The 1993 settlement crystallizes this impasse. The payment ended a legal process, but not the doubt.

And now it’s bad because the problem is not a lack of story to go on. It is the opposite.

From 1993 onward, everything that defines Michael Jackson as a public figure becomes inseparable from this core conflict. There were the public humiliations, the Oprah interview, the Martin Bashir documentary, the marriage to Lisa Marie Presley and its dissolution, the second marriage to Debbie Rowe, the three children whose origins have been endlessly questioned, the period outside the United States, the abandonment of Neverland, the 2005 trial, the acquittal, the financial strain, the attempted comeback with This Is It, and finally, a death that continues to fuel conspiracy theories.

None of this exists in isolation. Everything inevitably leads back to 1993.

And that is precisely why it seems unlikely that a second part will ever move forward.

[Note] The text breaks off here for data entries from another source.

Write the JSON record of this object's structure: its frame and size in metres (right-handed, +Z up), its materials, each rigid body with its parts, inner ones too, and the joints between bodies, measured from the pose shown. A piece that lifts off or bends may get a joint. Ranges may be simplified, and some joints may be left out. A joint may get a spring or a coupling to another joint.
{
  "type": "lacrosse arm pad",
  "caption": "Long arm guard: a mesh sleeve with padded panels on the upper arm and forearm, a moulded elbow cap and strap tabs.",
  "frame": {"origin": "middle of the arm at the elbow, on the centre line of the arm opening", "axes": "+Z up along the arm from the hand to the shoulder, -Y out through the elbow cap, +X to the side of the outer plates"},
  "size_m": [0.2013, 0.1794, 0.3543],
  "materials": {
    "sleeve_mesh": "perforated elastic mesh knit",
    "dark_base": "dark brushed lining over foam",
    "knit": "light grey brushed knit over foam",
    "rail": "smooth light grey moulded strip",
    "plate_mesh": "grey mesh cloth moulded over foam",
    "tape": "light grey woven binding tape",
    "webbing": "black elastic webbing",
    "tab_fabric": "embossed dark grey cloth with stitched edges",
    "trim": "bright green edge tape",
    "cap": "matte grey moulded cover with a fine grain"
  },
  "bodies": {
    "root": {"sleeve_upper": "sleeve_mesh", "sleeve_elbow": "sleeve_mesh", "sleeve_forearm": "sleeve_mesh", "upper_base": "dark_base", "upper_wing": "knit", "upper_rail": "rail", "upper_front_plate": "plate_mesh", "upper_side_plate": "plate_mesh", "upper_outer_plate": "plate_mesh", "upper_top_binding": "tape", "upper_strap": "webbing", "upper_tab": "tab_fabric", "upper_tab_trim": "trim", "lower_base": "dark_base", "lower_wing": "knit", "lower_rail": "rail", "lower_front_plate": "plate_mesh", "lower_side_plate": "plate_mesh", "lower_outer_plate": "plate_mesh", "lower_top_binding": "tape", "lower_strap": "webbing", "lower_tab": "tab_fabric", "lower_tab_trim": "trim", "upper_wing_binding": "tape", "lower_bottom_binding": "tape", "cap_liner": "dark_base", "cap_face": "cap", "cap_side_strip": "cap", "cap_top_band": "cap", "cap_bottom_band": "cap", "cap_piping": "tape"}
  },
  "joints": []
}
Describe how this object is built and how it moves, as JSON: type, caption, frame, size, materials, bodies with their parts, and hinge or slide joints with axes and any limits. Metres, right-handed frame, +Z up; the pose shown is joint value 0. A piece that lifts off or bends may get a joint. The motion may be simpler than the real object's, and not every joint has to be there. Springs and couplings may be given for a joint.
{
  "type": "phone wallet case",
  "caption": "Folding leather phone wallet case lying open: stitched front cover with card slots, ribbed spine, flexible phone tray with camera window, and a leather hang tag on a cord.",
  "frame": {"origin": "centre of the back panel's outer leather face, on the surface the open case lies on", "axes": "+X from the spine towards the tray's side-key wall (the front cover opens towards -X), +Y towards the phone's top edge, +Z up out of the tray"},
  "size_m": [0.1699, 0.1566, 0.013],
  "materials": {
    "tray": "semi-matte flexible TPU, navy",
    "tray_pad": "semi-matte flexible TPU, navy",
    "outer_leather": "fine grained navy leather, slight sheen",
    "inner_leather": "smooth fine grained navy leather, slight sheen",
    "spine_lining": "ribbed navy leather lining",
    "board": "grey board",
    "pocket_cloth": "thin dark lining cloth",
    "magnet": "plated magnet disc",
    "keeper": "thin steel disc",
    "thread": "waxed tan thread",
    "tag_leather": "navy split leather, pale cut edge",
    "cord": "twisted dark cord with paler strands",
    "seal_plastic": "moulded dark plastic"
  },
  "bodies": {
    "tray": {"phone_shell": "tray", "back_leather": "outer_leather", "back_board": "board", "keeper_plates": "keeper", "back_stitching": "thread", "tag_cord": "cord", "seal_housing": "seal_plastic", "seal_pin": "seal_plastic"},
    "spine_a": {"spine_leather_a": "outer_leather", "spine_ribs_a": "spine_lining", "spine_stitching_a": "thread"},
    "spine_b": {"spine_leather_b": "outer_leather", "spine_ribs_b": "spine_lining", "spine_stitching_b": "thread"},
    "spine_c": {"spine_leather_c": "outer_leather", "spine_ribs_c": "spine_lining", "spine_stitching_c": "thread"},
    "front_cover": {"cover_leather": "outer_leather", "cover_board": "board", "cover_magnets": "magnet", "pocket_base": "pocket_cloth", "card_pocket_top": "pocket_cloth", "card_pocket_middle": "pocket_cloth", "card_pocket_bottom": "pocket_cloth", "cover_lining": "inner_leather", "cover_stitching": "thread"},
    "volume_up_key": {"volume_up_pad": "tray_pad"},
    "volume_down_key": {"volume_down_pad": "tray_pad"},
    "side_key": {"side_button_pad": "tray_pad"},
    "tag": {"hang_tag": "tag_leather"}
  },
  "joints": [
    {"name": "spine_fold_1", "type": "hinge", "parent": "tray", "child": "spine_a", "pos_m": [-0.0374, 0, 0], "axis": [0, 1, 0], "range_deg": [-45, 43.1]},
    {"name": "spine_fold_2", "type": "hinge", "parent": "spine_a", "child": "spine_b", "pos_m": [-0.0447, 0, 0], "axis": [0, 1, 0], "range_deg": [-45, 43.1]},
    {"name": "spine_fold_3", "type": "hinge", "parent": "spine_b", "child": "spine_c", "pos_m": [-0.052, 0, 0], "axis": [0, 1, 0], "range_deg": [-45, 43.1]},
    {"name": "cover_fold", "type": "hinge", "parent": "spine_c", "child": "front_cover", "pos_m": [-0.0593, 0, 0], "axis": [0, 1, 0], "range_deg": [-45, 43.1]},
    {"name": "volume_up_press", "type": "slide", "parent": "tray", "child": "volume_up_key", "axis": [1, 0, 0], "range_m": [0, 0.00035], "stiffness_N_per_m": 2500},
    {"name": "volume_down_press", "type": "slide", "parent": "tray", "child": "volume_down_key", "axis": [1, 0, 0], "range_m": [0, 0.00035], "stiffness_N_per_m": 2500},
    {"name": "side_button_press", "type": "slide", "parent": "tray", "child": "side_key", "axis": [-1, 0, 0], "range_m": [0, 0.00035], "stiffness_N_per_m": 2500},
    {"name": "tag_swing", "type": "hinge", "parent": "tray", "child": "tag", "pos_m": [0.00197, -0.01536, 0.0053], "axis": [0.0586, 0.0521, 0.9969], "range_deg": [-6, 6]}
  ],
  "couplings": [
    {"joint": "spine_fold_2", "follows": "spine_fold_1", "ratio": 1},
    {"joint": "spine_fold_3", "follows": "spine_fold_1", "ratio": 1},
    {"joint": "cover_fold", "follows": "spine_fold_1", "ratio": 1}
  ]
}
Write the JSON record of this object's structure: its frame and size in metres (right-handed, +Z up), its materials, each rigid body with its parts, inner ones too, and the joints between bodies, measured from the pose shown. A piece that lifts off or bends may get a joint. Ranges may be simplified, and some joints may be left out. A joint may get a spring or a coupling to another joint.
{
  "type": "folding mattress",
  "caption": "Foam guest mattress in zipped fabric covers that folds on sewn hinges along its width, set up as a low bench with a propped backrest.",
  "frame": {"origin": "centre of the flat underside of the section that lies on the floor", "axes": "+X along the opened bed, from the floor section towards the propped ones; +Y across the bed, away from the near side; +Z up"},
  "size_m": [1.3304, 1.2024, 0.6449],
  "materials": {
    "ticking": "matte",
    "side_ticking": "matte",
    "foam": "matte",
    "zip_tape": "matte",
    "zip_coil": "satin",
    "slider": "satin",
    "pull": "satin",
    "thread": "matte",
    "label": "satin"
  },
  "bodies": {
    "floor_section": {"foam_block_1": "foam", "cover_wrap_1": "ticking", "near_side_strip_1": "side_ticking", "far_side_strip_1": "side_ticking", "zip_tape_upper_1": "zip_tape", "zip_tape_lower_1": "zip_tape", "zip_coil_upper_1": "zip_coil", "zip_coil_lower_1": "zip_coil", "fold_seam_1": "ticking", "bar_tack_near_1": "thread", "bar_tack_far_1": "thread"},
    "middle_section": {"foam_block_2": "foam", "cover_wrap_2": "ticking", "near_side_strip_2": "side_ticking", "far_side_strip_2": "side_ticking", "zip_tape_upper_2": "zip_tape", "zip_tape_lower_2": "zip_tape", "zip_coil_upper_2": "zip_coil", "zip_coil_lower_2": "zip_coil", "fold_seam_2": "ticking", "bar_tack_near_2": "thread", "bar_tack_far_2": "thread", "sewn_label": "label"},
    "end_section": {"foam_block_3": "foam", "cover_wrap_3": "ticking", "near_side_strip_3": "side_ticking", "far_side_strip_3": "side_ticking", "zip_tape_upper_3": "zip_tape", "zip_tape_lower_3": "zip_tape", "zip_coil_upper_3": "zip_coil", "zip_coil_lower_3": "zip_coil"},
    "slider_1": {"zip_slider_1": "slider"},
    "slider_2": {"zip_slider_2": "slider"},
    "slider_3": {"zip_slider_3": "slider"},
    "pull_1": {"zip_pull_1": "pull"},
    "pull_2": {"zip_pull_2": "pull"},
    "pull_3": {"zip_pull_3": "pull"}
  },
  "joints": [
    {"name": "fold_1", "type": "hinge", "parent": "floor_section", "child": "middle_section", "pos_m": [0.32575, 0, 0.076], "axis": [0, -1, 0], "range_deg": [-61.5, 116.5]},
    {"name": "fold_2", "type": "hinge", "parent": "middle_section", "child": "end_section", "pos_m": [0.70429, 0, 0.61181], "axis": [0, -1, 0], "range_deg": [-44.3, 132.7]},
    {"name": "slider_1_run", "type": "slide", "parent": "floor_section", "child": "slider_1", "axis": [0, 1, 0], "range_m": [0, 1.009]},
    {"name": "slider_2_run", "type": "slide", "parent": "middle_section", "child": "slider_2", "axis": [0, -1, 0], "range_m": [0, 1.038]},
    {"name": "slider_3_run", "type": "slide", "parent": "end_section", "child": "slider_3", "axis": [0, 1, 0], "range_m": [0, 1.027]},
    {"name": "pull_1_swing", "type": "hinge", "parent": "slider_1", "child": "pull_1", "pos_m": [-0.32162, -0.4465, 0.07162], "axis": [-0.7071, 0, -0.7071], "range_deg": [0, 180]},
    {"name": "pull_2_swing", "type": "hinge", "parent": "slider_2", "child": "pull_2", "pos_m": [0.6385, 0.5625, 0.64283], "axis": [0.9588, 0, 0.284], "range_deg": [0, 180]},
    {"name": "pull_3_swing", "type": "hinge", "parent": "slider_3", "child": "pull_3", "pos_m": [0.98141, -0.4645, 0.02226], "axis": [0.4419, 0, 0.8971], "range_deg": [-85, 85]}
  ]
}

Because, unlike books and documentaries—which do not depend on the family’s approval—an “official” project operates within very clear limits. The Broadway musical avoided direct confrontation. The final film did the same, while the original script attempted to frame it. But neither format can sustain the complexity of the later years without entering territory the estate has historically avoided.

Without confronting that core with real freedom, there is no possible continuation.

The film may succeed as spectacle, as reconstruction, as reaffirmation of a legacy that remains undeniable. It may even repurpose what was cut into something legally viable. But there is a point beyond which it is no longer possible to move forward without breaking the very conditions that make this project possible.

In the end, Belloni is not simply describing a script. He is showing why the story stops exactly where it becomes most difficult.

And in the case of Michael Jackson, what is left out is never secondary. It is precisely what prevents the story from continuing.